▶ Directions:
Copy each line that holds "handed".

▶ Supplied data:
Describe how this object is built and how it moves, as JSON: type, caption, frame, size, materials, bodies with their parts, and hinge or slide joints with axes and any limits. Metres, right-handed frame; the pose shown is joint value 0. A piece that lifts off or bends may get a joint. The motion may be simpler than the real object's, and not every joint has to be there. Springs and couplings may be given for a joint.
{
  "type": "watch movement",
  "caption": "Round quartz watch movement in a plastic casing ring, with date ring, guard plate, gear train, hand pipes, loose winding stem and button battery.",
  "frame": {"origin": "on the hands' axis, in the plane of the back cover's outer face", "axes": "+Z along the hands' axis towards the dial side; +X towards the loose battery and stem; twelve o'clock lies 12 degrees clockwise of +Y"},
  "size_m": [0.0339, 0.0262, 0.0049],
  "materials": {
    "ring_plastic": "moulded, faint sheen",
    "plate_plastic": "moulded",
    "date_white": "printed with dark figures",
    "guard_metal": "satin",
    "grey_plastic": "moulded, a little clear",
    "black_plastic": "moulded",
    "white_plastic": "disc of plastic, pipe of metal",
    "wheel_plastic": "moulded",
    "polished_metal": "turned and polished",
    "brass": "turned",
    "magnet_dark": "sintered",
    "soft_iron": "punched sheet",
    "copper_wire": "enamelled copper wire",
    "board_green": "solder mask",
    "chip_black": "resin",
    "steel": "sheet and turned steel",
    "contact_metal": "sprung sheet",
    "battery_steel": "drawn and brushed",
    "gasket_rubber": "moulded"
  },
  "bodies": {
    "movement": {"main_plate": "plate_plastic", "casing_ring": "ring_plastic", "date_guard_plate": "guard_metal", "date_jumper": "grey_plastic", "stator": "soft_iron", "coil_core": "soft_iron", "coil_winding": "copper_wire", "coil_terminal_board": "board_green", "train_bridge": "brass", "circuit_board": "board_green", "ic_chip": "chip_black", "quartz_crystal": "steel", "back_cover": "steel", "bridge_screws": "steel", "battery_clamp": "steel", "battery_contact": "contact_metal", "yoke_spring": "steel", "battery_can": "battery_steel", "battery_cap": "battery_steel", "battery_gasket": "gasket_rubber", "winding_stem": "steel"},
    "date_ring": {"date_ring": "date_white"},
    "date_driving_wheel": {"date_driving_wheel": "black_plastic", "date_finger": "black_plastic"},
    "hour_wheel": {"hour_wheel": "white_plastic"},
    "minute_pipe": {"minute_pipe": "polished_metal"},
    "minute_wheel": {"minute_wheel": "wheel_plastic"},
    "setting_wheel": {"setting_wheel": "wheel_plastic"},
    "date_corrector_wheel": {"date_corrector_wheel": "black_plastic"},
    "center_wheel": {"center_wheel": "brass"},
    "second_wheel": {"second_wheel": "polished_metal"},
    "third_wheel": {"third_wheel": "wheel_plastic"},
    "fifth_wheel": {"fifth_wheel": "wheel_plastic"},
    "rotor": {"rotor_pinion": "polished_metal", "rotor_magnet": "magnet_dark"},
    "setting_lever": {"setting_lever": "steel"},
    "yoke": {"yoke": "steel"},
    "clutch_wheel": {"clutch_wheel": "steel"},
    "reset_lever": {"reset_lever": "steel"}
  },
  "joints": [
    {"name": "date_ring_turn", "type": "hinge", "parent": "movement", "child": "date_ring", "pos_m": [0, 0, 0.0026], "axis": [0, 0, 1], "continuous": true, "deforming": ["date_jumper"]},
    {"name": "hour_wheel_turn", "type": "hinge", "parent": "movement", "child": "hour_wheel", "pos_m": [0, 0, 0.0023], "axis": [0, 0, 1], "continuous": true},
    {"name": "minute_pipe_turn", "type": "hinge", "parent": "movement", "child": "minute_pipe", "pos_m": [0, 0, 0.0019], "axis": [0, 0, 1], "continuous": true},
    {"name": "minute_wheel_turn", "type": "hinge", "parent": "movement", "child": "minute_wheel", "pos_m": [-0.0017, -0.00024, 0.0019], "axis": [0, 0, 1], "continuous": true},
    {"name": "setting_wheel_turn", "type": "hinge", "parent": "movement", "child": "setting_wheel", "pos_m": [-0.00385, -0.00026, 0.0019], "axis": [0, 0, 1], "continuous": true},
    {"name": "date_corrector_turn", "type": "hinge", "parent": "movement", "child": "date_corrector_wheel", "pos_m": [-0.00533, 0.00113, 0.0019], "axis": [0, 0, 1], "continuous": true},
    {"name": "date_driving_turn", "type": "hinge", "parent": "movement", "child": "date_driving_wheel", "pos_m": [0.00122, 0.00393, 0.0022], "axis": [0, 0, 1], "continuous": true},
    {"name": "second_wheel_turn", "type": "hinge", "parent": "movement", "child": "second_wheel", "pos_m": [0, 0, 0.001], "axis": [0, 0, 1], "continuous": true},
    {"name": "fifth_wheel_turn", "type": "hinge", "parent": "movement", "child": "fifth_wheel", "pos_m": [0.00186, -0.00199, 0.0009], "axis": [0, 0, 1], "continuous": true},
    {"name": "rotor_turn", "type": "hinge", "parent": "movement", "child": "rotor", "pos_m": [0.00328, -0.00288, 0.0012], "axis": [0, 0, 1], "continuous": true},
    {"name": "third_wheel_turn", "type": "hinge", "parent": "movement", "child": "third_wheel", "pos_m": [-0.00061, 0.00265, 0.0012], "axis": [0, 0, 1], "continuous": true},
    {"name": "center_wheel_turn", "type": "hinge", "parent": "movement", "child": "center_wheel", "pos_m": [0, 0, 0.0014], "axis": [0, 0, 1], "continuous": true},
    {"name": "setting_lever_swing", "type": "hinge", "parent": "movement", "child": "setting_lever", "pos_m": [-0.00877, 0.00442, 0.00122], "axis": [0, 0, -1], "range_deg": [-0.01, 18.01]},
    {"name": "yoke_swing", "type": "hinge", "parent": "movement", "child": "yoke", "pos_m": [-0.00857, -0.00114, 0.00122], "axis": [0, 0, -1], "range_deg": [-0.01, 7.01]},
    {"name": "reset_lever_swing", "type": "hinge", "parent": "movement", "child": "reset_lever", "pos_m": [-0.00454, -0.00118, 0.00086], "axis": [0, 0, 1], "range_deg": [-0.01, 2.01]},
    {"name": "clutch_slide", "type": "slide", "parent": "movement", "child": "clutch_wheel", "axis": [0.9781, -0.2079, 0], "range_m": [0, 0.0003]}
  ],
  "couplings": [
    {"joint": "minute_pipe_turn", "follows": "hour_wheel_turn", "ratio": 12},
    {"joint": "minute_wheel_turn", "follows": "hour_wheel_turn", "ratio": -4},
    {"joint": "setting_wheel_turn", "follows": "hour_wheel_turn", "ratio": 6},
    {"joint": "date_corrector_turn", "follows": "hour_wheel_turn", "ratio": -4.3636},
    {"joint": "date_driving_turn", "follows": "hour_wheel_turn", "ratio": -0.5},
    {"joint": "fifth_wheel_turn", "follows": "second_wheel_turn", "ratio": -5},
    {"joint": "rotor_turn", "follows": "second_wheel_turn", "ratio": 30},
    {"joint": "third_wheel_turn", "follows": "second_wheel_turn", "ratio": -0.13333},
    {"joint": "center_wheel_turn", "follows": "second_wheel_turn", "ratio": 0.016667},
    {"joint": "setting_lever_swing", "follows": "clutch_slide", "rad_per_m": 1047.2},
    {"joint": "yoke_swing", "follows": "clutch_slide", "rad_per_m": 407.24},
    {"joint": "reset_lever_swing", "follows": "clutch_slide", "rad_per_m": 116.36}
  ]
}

--

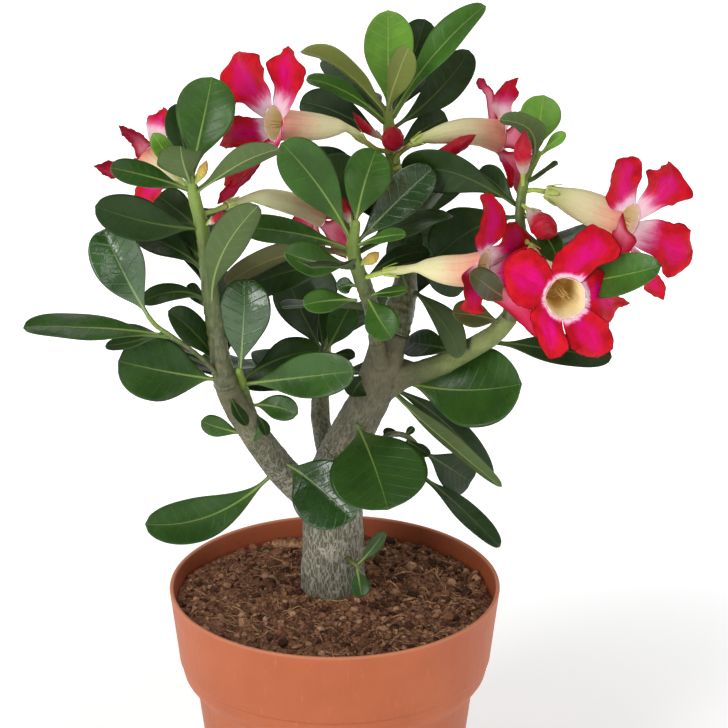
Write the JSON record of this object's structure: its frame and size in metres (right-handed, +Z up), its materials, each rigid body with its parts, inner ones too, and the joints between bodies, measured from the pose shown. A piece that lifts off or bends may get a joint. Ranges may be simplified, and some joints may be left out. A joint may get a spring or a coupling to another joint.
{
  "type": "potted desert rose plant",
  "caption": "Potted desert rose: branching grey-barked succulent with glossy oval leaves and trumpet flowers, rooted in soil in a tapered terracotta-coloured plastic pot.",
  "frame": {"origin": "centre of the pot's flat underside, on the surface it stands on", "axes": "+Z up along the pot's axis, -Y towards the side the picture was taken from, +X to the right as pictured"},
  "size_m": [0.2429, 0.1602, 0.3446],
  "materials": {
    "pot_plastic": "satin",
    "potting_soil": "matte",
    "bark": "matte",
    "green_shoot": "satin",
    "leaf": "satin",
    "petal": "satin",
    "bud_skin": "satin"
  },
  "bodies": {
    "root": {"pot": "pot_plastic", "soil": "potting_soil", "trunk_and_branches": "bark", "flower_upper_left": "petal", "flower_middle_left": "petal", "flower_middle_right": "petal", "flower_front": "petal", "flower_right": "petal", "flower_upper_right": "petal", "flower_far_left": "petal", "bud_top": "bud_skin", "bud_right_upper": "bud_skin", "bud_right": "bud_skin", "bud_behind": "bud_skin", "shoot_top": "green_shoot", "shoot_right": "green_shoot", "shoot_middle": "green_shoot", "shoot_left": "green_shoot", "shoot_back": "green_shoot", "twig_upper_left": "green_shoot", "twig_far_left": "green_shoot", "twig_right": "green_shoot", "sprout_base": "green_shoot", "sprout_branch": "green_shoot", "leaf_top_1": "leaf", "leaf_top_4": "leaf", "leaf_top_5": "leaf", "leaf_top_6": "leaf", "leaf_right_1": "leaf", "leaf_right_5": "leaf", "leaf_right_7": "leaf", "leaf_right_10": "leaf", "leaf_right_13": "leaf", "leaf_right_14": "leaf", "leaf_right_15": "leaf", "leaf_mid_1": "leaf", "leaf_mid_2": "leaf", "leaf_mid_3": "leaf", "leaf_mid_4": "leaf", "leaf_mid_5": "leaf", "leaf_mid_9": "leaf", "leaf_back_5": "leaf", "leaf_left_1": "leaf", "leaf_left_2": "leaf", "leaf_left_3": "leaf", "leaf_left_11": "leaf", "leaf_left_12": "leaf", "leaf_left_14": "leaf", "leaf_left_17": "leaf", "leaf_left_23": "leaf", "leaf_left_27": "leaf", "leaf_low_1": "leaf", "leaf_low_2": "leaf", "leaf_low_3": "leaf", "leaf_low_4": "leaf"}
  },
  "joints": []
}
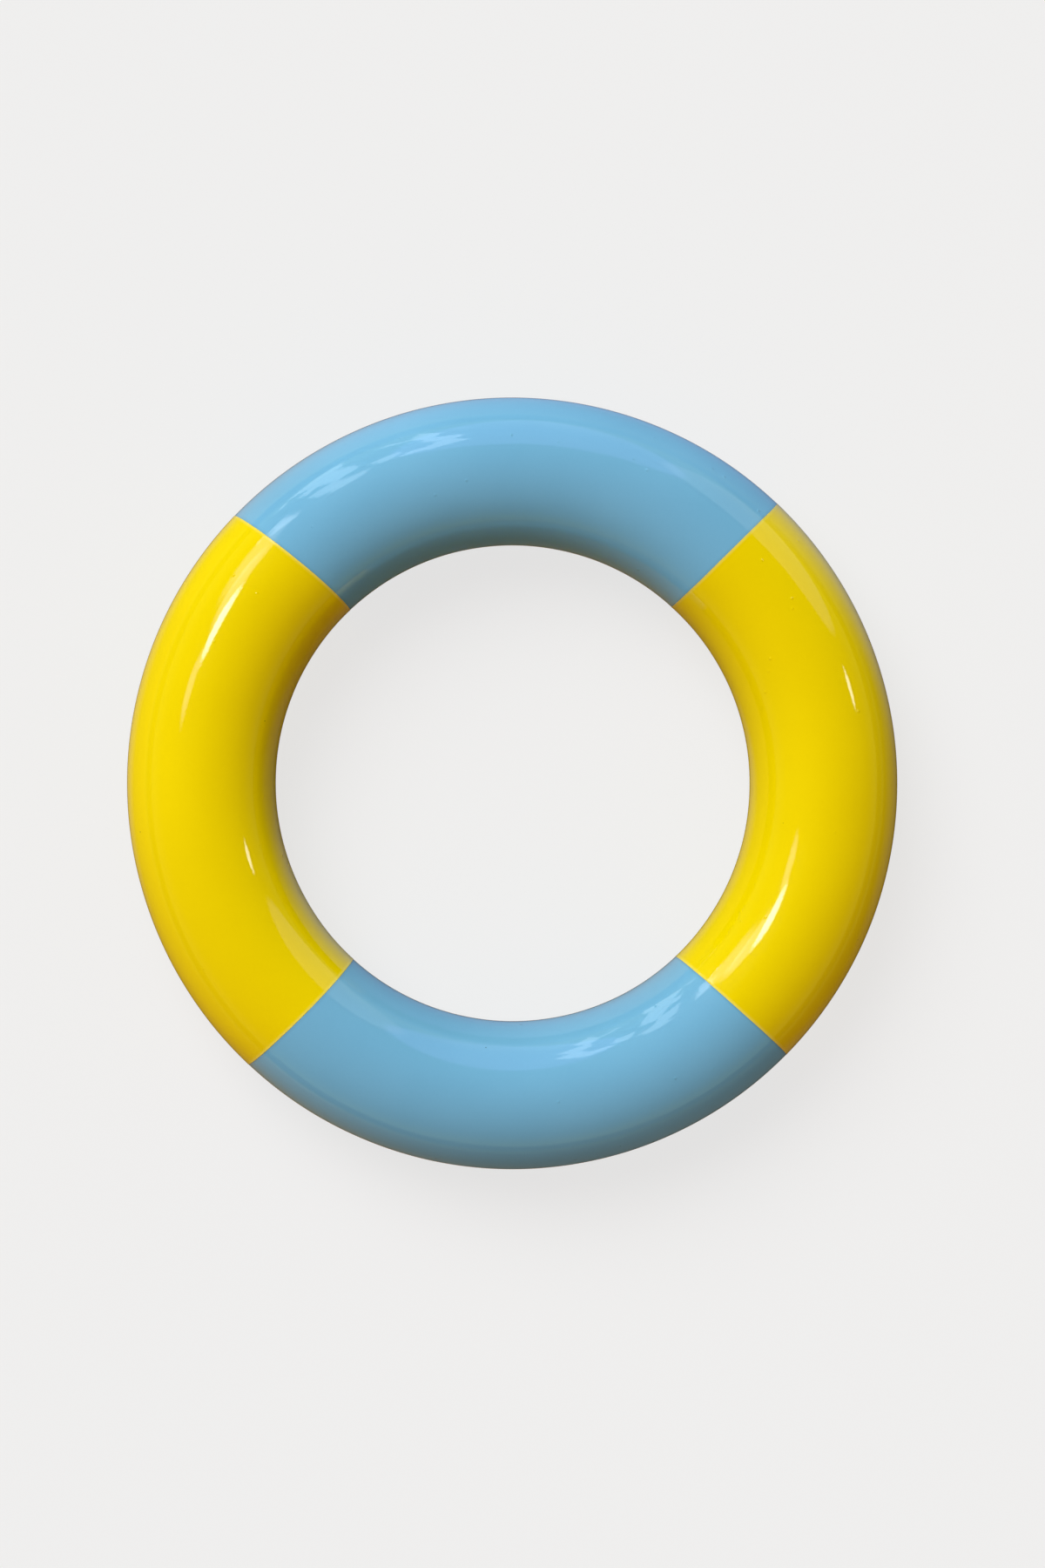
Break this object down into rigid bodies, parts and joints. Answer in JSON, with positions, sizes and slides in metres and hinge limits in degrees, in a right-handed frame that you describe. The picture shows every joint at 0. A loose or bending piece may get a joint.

▶ Exercise result:
Describe how this object is built and how it moves, as JSON: type, caption, frame, size, materials, bodies with their parts, and hinge or slide joints with axes and any limits. Metres, right-handed frame; the pose shown is joint value 0. A piece that lifts off or bends may get a joint. The motion may be simpler than the real object's, and not every joint has to be there. Springs and couplings may be given for a joint.
Write the JSON record of this object's structure: its frame and size in metres (right-handed, +Z up), its materials, each rigid body with its parts, inner ones too, and the joints between bodies, measured from the pose shown. A piece that lifts off or bends may get a joint. Ranges may be simplified, and some joints may be left out. A joint may get a spring or a coupling to another joint.
Break this object down into rigid bodies, parts and joints. Answer in JSON, with positions, sizes and slides in metres and hinge limits in degrees, in a right-handed frame that you describe. The picture shows every joint at 0. A loose or bending piece may get a joint.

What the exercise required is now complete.